WARSAW — Poland's future conservative premier stirred controversy Monday with her choice of defence minister, known for accusing Russia of playing a role in the deadly 2010 crash of a Polish presidential jet.
Future prime minister Beata Szydlo tapped veteran rightwinger Antoni Macierewicz, 67, for the job.
After the death of president Lech Kaczynski and scores of other senior Polish officials when the plane crashed in Smolensk in Russia, Macierewicz suggested it may have been deliberate.
Without offering decisive proof, he accused Moscow of instigating an attack on Kaczynski's jet in collusion with Poland's then prime minister Donald Tusk, now the EU president.
Szydlo spoke in Warsaw alongside Jaroslaw Kaczynski, head of the Law and Justice (PiS) party and widely regarded as the mastermind behind all of the faction's moves in the run up to and following its victory in the October 25 general election.
It scored an unprecedented majority, allowing it to govern alone.

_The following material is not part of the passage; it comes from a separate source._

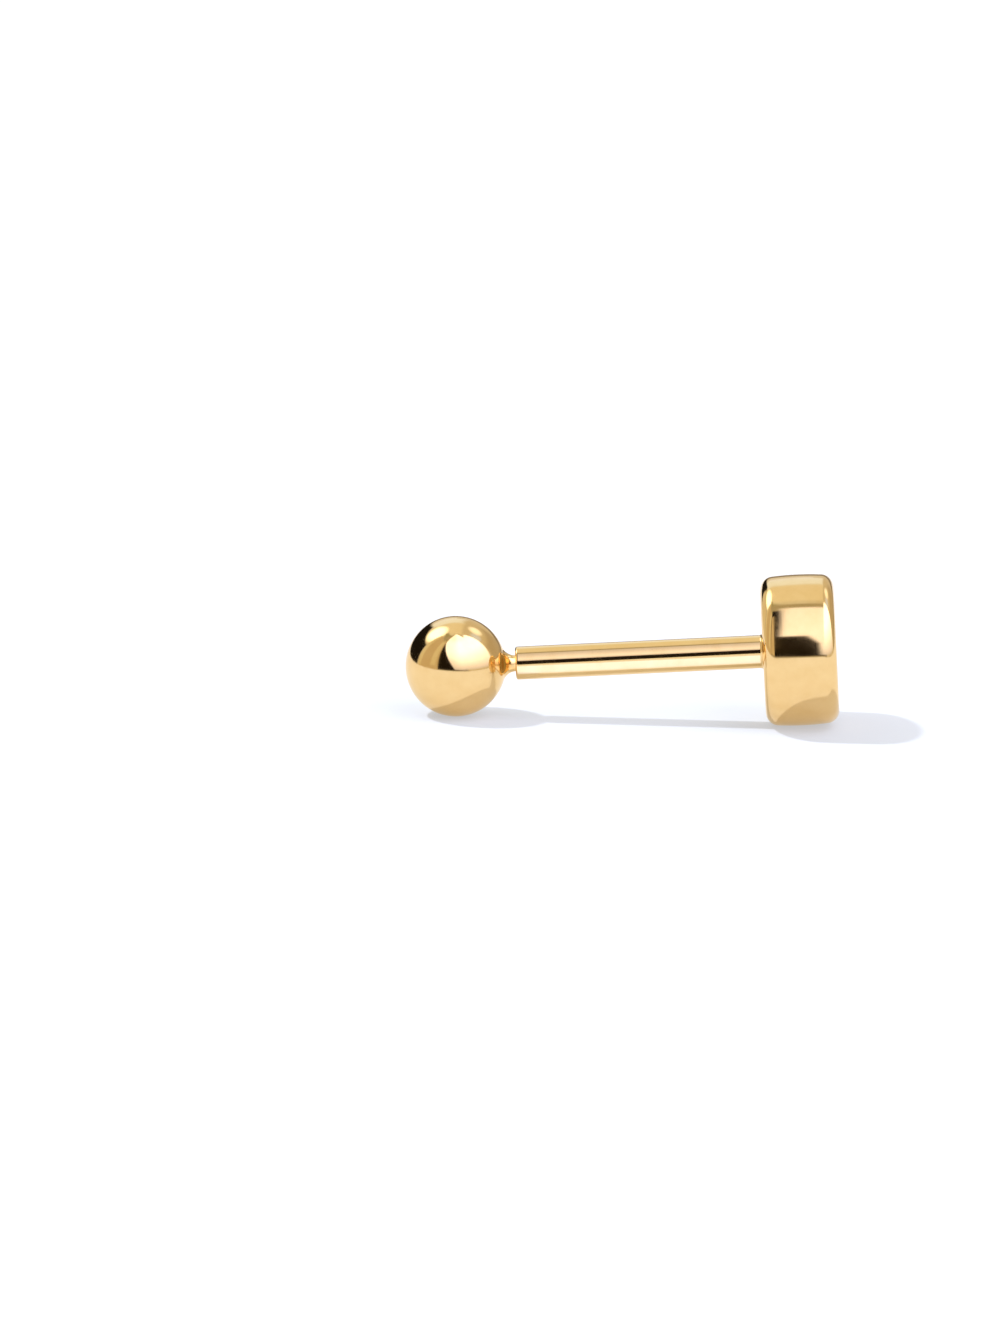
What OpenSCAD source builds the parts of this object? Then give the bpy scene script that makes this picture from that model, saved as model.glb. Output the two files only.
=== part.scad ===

Even though investigators in Moscow and Warsaw concluded that pilot error was to blame for the Smolensk crash, Kaczynski — the late president's twin brother — has also insisted the crash was not an accident.
"This requires an honest investigation by the justice administration and a normally functioning prosecutor's office," Kaczynski said of the crash.
"No extraordinary institutions, no international commissions — unless perhaps someone abroad proposes this — but rather a normal investigation," he told reporters.
Coal Miner's Daughter
Szydlo is expected to be formally tapped as prime minister by PiS-backed President Andzej Duda after outgoing centrist premier Ewa Kopacz resigns this week.
Kaczynski chose the 52-year-old as the party's candidate after she ran a victorious presidential campaign for political greenhorn Duda in May.
A coal miner's daughter with a degree in ethnography, Szydlo became a member of parliament with PiS in 2005. On the campaign trail, she targeted voters with promises of lower taxes and higher welfare spending.
Key figures in her future cabinet include veteran diplomat Witold Waszczykowski, 58, as foreign minister. He recently criticized Warsaw's tendency to follow Berlin's lead in foreign affairs and insists Poland must "firmly defend Polish national interests" within the European Union.
He served as Poland's ambassador to NATO in Brussels from 1997 to 1999, when it was among the first ex-communist countries to join the Western defense alliance.
Zbigniew Ziobro, 45, will return to the justice portfolio he held in 2005-2007 when he was accused of meddling in the prosecution of certain rival politicians.
The trained lawyer was among the founders of the PiS in 2001, but was barred from it in 2011 after falling out with Jaroslaw Kaczynski. The two however joined forces for the general election.
Mariusz Kaminski, the controversial former head of the Central Anti-corruption Bureau (CBA), has been tapped as intelligence services coordinator.
Last March, Kaminski was found guilty of overstepping his jurisdiction as CBA chief. Although sentenced to three years behind bars and banned from public office for a decade, his lawyers have said they will appeal the verdict which has not yet come into force.
Euroskeptic economist Mateusz Morawiecki, 47, will serve as development minister, also responsible for the economy, while legal expert Pawel Szalamacha, 46, will take over as finance minister.